Our writing philosophy: Produce clear messages that motivate target audiences
Clients come to a design firm because they want their communications to have a greater impact on their target audiences. A good firm can help its client succeed through careful planning, creative design, and clear writing.
Here are some basic guidelines for producing a written message. These guidelines apply to any project — ad copy, HTML email, website content, a business letter, etc. And these tenets apply regardless of the target audience, whether the copy is for a high-tech company, a retail store, or a children’s website.
Always keep it clear
Sometimes, you want to inform. Other times, you want to persuade. Often, you want to do both. In any of these scenarios, you’ll fail if the writing isn’t clear and to the point. At the same time, the message should be compelling.
A design firm should follow a careful process to ensure your message is crystal-clear and compelling. The firm’s writers should work with you as a team, and never forget that it’s your message and your audience.
Plan and strategize
You must know the players and purpose if a writing project is to succeed. Before writing begins, conduct research and meet with the firm you have selected as much as necessary to answer these questions:
- Why are you writing this? (Define the communications challenges and the message that is to be delivered.)
- Who is going to read this? (Identify the target audience and its characteristics.)

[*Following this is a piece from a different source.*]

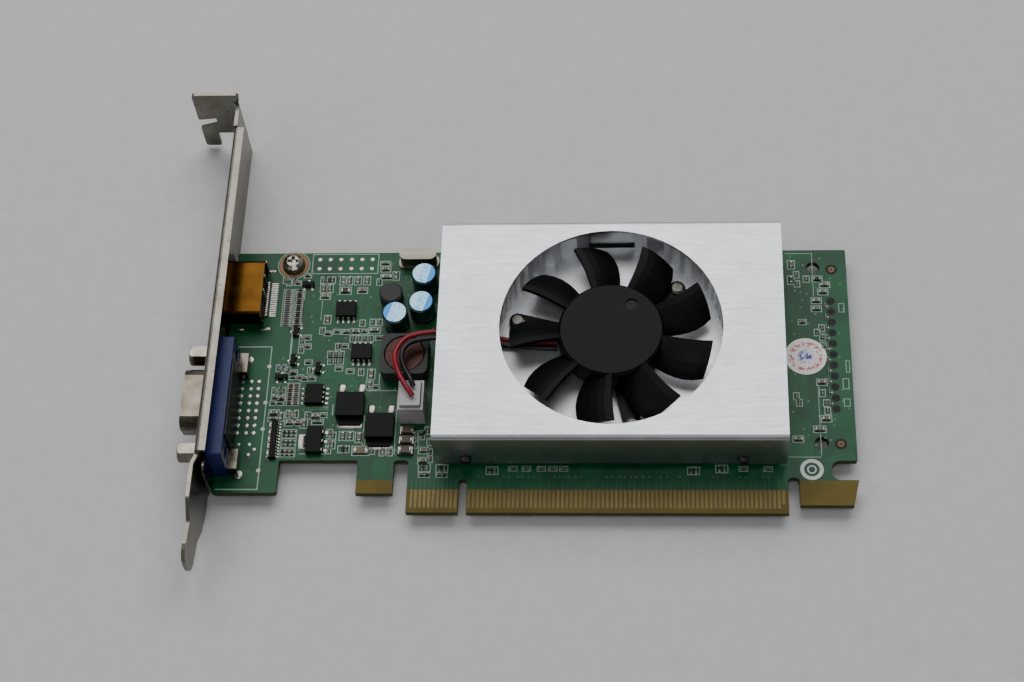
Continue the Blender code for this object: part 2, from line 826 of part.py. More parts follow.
def make_digital_port():
    shell = plate(
        "digital_port_shell",
        [port_outline(0.0), port_outline(PORT_WALL)],
        PORT_MOUTH,
        PORT_REAR,
        "yz",
    )
    paint(shell, GOLD, 0.25, 1.0)
    insulator = plate(
        "digital_port_insulator",
        [port_outline(PORT_WALL + SEAT_GAP)],
        PORT_REAR - 3.6,
        PORT_REAR - 0.3,
        "yz",
    )
    tongue = box(
        "digital_port_tongue",
        (PORT_MOUTH + 1.2, PORT_CENTRE - 5.9, 2.9),
        (PORT_REAR - 3.0, PORT_CENTRE + 5.9, 3.9),
        is_cutter=True,
    )
    return paint(join(insulator, tongue), BLACK, 0.45)


# Cover and heatsink


def make_cover():
    inner_bend = COVER_BEND - COVER_SHEET
    skirt, top, sheet = COVER_SKIRT, COVER_TOP, COVER_SHEET
    corners = [
        (COVER_FRONT, skirt),
        (COVER_FRONT + sheet, skirt),
        (COVER_FRONT + sheet, top - sheet, inner_bend),
        (COVER_BACK - sheet, top - sheet, inner_bend),
        (COVER_BACK - sheet, skirt),
        (COVER_BACK, skirt),
        (COVER_BACK, top, COVER_BEND),
        (COVER_FRONT, top, COVER_BEND),
    ]
    cover = plate("fan_cover", [rounded(corners)], COVER_LEFT, COVER_RIGHT, "yz")
    inlet = rod(
        "inlet_cutter", (*FAN_CENTRE, 8.0), 8.0, INLET_RADIUS, facets=FINE, is_cutter=True
    )
    cut(cover, inlet)
    for index, x in enumerate(COVER_SCREW_X):
        passage = rod(
            f"cover_screw_passage_{index}",
            (x, COVER_FRONT - 2.0, COVER_SCREW_Z),
            COVER_BACK - COVER_FRONT + 4.0,
            COVER_SCREW_SHANK + 0.25,
            "y",
            COARSE,
            is_cutter=True,
        )
        cut(cover, passage)
    return paint(cover, SILVER, 0.3, 1.0)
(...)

- What do you want the reader to do? (Determine what action you want the audience to take — buy something, learn something, sign up for something, etc.)
After these questions are answered, brainstorm with the firm to determine specific messaging points. The design firm should then brainstorm about solutions. Open, energetic brainstorming is the launch pad for effective writing.
Tell the story — and make it personal
Now it’s time for you and the design firm to actually compose a message (or story) with a beginning, a middle, and an end. It’s often most effective to write as if you’re speaking to an individual. Use “you” in writing. Write conversationally and simply, but never dumb-down the writing.
Strive to be creative — without forcing it. It’s great to use examples and comparisons. It’s also effective to appeal to the senses by describing how things look, sound, smell, feel, and taste. These connections bring a message home. They make it relevant. They make it personal.
Revise and edit … and edit some more
Now, the words really matter. If they’re used incorrectly or inappropriately, your message or story can be ruined. You lose your credibility if you have grammatical mistakes or misspellings. You bore your audience if the writing is full of jargon (overused industry words that really mean nothing). You lose your audience if you’ve written too much.
Now is the time to get rid of the mistakes. Get rid of the jargon. Get rid of excess copy. Get to the point.
It helps immensely to have the editing “basics” down. It saves time in all phases of the writing/editing process to know which rules cannot ever be broken. There aren’t many, so don’t worry. They won’t hinder creativity. Knowing them well will actually enhance it.
Here are some editing absolutes:
- Use correct spelling, grammar, and punctuation.
- Be consistent in style, approach, tense, and tone.
- Be coherent — use meaningful entry points, smooth transition, and well-placed (unforced) sub-titles.
- Remove redundancies; eliminate quotes that simply parrot a previous thought.
- Trim some more — get rid of adjectives and adverbs that don’t work; shorten sentences; narrow the focus to the most important messaging.
A final question
When you think you’re finally done writing and editing, ask this question (as if you’re a reader examining the content for the first time): Is the message clear? The answer must be a resounding yes — or you’ve still got work to do.